**TASK TO COMPLETE**
In the material below, list every line carrying the string "picks".

**SUPPLIED MATERIAL**
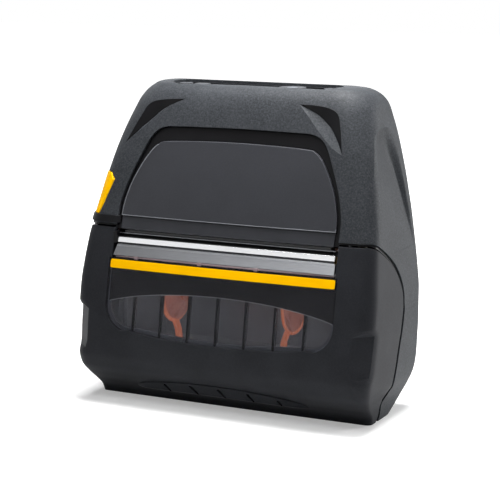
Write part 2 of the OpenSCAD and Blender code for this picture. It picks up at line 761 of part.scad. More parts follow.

---

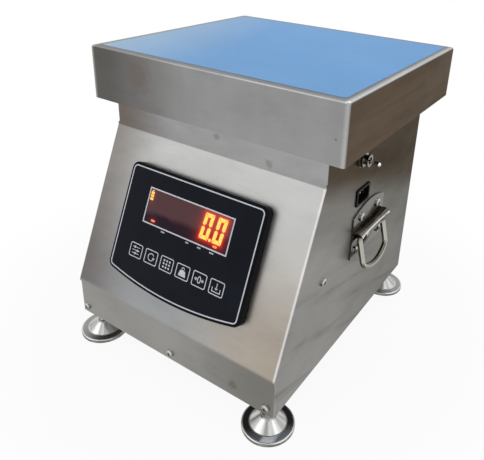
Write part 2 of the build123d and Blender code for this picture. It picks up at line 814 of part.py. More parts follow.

--

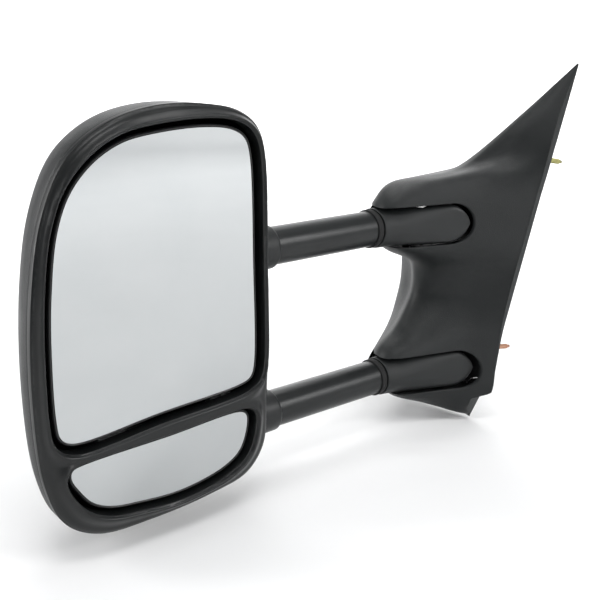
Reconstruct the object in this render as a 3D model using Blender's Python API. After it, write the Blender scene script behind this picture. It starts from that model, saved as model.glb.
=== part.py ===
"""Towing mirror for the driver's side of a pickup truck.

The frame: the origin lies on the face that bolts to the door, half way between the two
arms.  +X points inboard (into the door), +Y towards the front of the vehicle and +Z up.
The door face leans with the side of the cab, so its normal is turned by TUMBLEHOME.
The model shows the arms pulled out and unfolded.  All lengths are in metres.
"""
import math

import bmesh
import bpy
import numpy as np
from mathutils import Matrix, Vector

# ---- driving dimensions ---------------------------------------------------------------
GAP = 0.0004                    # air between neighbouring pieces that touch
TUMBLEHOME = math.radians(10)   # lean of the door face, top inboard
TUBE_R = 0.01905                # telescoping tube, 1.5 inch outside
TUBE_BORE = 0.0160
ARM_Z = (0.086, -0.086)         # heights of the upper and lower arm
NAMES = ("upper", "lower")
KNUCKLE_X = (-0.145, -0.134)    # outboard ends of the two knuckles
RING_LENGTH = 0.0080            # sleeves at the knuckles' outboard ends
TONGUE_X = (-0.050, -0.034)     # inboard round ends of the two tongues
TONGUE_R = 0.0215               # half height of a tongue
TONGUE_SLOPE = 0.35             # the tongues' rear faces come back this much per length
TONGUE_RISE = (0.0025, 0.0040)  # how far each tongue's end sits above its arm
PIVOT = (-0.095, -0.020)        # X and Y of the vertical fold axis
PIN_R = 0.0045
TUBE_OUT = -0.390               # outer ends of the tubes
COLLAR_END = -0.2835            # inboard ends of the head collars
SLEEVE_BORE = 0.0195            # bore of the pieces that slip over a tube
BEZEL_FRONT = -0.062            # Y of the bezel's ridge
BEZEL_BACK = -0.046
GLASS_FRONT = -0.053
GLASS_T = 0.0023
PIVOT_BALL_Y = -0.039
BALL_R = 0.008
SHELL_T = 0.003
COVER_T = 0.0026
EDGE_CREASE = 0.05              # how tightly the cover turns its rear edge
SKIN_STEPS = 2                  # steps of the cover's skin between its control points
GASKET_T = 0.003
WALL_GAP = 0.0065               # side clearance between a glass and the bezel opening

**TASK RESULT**
Write part 2 of the OpenSCAD and Blender code for this picture. It picks up at line 761 of part.scad. More parts follow.
Write part 2 of the build123d and Blender code for this picture. It picks up at line 814 of part.py. More parts follow.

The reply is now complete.